The security alarms began at dusk last night when British forces ordered the immediate evacuation of journalists camped near a British position on the outskirts of Safwan, close by the Iraqi border. The soldiers ordered us to break camp on five minutes' notice after receiving reports that some 10 supporters of Iraq's ruling Ba'ath Party were preparing an attack on our encampment. They directed us to drive without lights westward from Safwan 20 kilometers into the desert. There, we spent six hours sheltering under a highway overpass, which was manned by a British unit guarding the route for military convoys.

The guard unit was, itself, on full alert after a separate threat caused by the presence of an Iraqi military [Fedayeen] squad detected in their sector. We were ordered to wear flak jackets and helmets and take cover in a roadside ditch if fighting broke out. Later, we were sent another 20 kilometers further west, deep into the Rumaila oil fields to an area fully under the control of coalition forces.

QUESTION: What happened after you tried to return to Safwan?

RECKNAGEL: On returning to Safwan early this morning, reporters learned that the area remained insecure and [we] decided to return, en masse, to Kuwait until conditions improve.
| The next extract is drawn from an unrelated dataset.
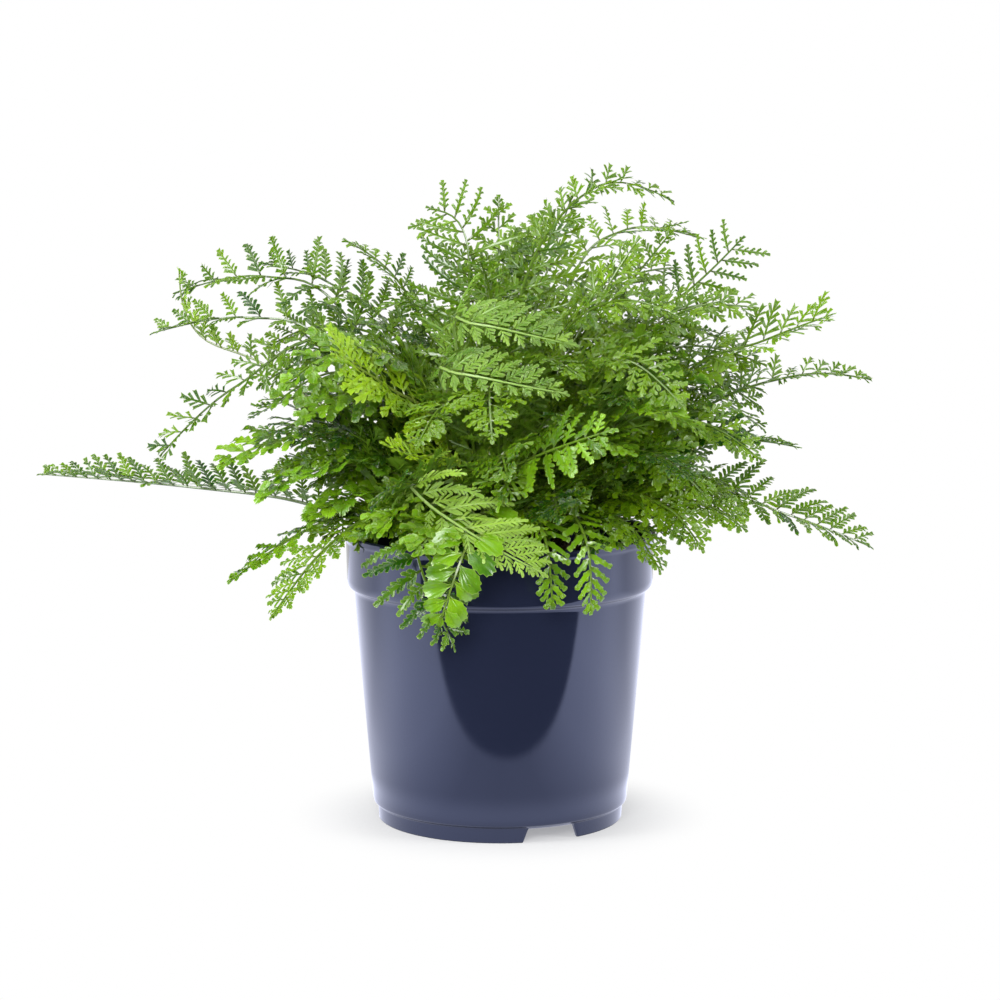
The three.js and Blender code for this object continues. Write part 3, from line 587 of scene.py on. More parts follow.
fan_turns = np.radians(np.linspace(-58, 58, ARC))
fan_teeth = np.resize([0.80, 1.0, 0.90, 1.0], ARC)
fan_reach = fan_teeth * (1 - 0.10 * (fan_turns / fan_turns[-1]) ** 2)
coin_turns = np.radians(np.linspace(-128, 128, ARC))
coin_reach = 0.45 * np.resize([0.87, 1.0], ARC)
fan_arcs = zip(fan_reach, fan_turns), fan_turns[1::2] * 0.9
coin_arcs = zip(coin_reach, coin_turns), coin_turns[1::2]
SCALLOPED = {
    "fan": scalloped(0.05, 0.16, 0.12, 0, *fan_arcs, 0.66, 0.24),
    "coin": scalloped(0.03, 0.12, 0.09, 0.55, *coin_arcs, 0.31, 0.36),
}
scalloped_top = [(HUB, 0, 1), (HUB, 1, 2), (HUB, 2, SCALLOPED_RIM), (2, 3, SCALLOPED_RIM)]
for k in range(ARC // 2):
    a, b = 3 + 2 * k, SCALLOPED_RIM + k
    scalloped_top += [(a, a + 1, b), (a + 1, a + 2, b)]
    last = b + 1 == HUB
    scalloped_top += [(a + 2, a + 3, b)] if last else [(a + 2, b + 1, b), (HUB, b, b + 1)]
scalloped_top += [(ARC + 3, HUB, HUB - 1), (ARC + 3, 0, HUB)]


def lens_faces(top, rim, total):
    """Faces of a lens: the upper ones, and the lower ones on middle points of their own."""
    lower = [tuple(v + total - rim if v >= rim else v for v in reversed(face)) for face in top]
    return np.array(top + lower)


lobe_top = [(LOBE_RIM, i, (i + 1) % LOBE_RIM) for i in range(LOBE_RIM)]
LOBE_FACES = lens_faces(lobe_top, LOBE_RIM, LOBE_RIM + 1)
SCALLOPED_FACES = lens_faces(scalloped_top, SCALLOPED_RIM, HUB + 1)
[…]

The events underline the fact that as coalition forces advance rapidly north toward Baghdad, they are securing highways for military supply transports, but not establishing their authority in the towns along the way.

People in Safwan told us earlier that Iraqi police left the town, along with government officials, when U.S. troops attacked from Kuwait four days ago, and that no new local authority has been established to fill the security vacuum caused by their flight. At the same time, access to major cities such as Basra and the port of Umm Qasr continues to be blocked as allied forces encounter pockets of resistance.

Journalists' access to cities further north is hindered by bands of armed civilians, spotted near roadways, whose identity and allegiances are unknown.